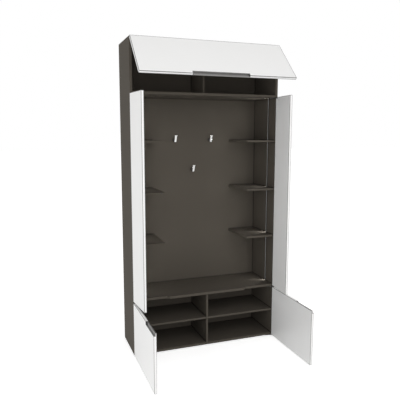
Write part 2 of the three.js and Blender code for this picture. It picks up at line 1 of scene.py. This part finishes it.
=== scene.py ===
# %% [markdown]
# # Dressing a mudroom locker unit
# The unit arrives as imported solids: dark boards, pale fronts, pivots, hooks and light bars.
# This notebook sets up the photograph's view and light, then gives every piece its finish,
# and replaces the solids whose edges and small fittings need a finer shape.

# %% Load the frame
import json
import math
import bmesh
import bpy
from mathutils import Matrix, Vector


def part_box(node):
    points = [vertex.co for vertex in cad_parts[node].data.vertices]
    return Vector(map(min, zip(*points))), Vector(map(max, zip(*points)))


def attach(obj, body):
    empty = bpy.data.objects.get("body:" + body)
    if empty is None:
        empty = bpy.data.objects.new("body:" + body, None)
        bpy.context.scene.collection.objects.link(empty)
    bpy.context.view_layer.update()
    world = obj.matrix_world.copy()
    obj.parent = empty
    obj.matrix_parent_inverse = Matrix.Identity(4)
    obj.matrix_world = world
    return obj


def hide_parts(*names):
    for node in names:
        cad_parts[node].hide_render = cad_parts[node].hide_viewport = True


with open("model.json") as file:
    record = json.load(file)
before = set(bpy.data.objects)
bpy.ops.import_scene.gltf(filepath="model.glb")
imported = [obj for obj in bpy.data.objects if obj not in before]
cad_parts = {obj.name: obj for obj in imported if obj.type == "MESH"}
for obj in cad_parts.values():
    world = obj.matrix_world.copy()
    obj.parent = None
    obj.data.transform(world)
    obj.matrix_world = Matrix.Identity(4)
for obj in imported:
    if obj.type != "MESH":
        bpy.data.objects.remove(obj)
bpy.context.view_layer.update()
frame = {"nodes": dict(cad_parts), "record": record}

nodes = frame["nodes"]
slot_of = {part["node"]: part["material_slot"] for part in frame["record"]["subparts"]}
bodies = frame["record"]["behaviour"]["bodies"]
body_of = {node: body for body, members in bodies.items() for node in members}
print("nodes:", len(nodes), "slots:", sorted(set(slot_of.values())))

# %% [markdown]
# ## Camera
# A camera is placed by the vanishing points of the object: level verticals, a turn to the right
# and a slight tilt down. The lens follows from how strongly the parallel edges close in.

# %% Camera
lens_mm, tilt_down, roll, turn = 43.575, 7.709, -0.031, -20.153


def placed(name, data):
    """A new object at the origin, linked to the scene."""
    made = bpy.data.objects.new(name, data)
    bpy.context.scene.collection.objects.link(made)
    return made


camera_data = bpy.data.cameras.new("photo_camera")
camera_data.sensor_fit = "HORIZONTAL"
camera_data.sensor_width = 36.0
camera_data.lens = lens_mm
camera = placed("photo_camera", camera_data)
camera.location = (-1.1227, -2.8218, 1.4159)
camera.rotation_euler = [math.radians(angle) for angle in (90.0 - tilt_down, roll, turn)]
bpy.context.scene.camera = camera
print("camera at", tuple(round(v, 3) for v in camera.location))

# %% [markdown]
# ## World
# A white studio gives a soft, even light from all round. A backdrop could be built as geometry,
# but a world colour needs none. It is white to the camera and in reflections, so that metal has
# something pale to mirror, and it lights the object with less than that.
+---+
*Written task:* Repeat the lines above exactly.

*Result of this task:*
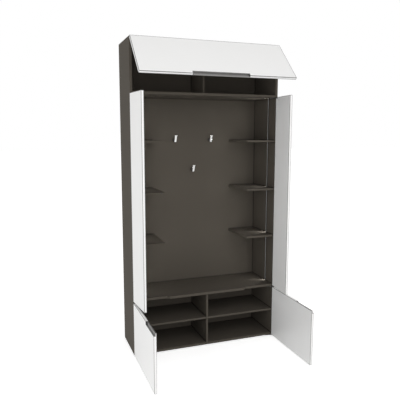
Write part 2 of the three.js and Blender code for this picture. It picks up at line 1 of scene.py. This part finishes it.
=== scene.py ===
# %% [markdown]
# # Dressing a mudroom locker unit
# The unit arrives as imported solids: dark boards, pale fronts, pivots, hooks and light bars.
# This notebook sets up the photograph's view and light, then gives every piece its finish,
# and replaces the solids whose edges and small fittings need a finer shape.

# %% Load the frame
import json
import math
import bmesh
import bpy
from mathutils import Matrix, Vector


def part_box(node):
    points = [vertex.co for vertex in cad_parts[node].data.vertices]
    return Vector(map(min, zip(*points))), Vector(map(max, zip(*points)))


def attach(obj, body):
    empty = bpy.data.objects.get("body:" + body)
    if empty is None:
        empty = bpy.data.objects.new("body:" + body, None)
        bpy.context.scene.collection.objects.link(empty)
    bpy.context.view_layer.update()
    world = obj.matrix_world.copy()
    obj.parent = empty
    obj.matrix_parent_inverse = Matrix.Identity(4)
    obj.matrix_world = world
    return obj


def hide_parts(*names):
    for node in names:
        cad_parts[node].hide_render = cad_parts[node].hide_viewport = True


with open("model.json") as file:
    record = json.load(file)
before = set(bpy.data.objects)
bpy.ops.import_scene.gltf(filepath="model.glb")
imported = [obj for obj in bpy.data.objects if obj not in before]
cad_parts = {obj.name: obj for obj in imported if obj.type == "MESH"}
for obj in cad_parts.values():
    world = obj.matrix_world.copy()
    obj.parent = None
    obj.data.transform(world)
    obj.matrix_world = Matrix.Identity(4)
for obj in imported:
    if obj.type != "MESH":
        bpy.data.objects.remove(obj)
bpy.context.view_layer.update()
frame = {"nodes": dict(cad_parts), "record": record}

nodes = frame["nodes"]
slot_of = {part["node"]: part["material_slot"] for part in frame["record"]["subparts"]}
bodies = frame["record"]["behaviour"]["bodies"]
body_of = {node: body for body, members in bodies.items() for node in members}
print("nodes:", len(nodes), "slots:", sorted(set(slot_of.values())))

# %% [markdown]
# ## Camera
# A camera is placed by the vanishing points of the object: level verticals, a turn to the right
# and a slight tilt down. The lens follows from how strongly the parallel edges close in.

# %% Camera
lens_mm, tilt_down, roll, turn = 43.575, 7.709, -0.031, -20.153


def placed(name, data):
    """A new object at the origin, linked to the scene."""
    made = bpy.data.objects.new(name, data)
    bpy.context.scene.collection.objects.link(made)
    return made


camera_data = bpy.data.cameras.new("photo_camera")
camera_data.sensor_fit = "HORIZONTAL"
camera_data.sensor_width = 36.0
camera_data.lens = lens_mm
camera = placed("photo_camera", camera_data)
camera.location = (-1.1227, -2.8218, 1.4159)
camera.rotation_euler = [math.radians(angle) for angle in (90.0 - tilt_down, roll, turn)]
bpy.context.scene.camera = camera
print("camera at", tuple(round(v, 3) for v in camera.location))

# %% [markdown]
# ## World
# A white studio gives a soft, even light from all round. A backdrop could be built as geometry,
# but a world colour needs none. It is white to the camera and in reflections, so that metal has
# something pale to mirror, and it lights the object with less than that.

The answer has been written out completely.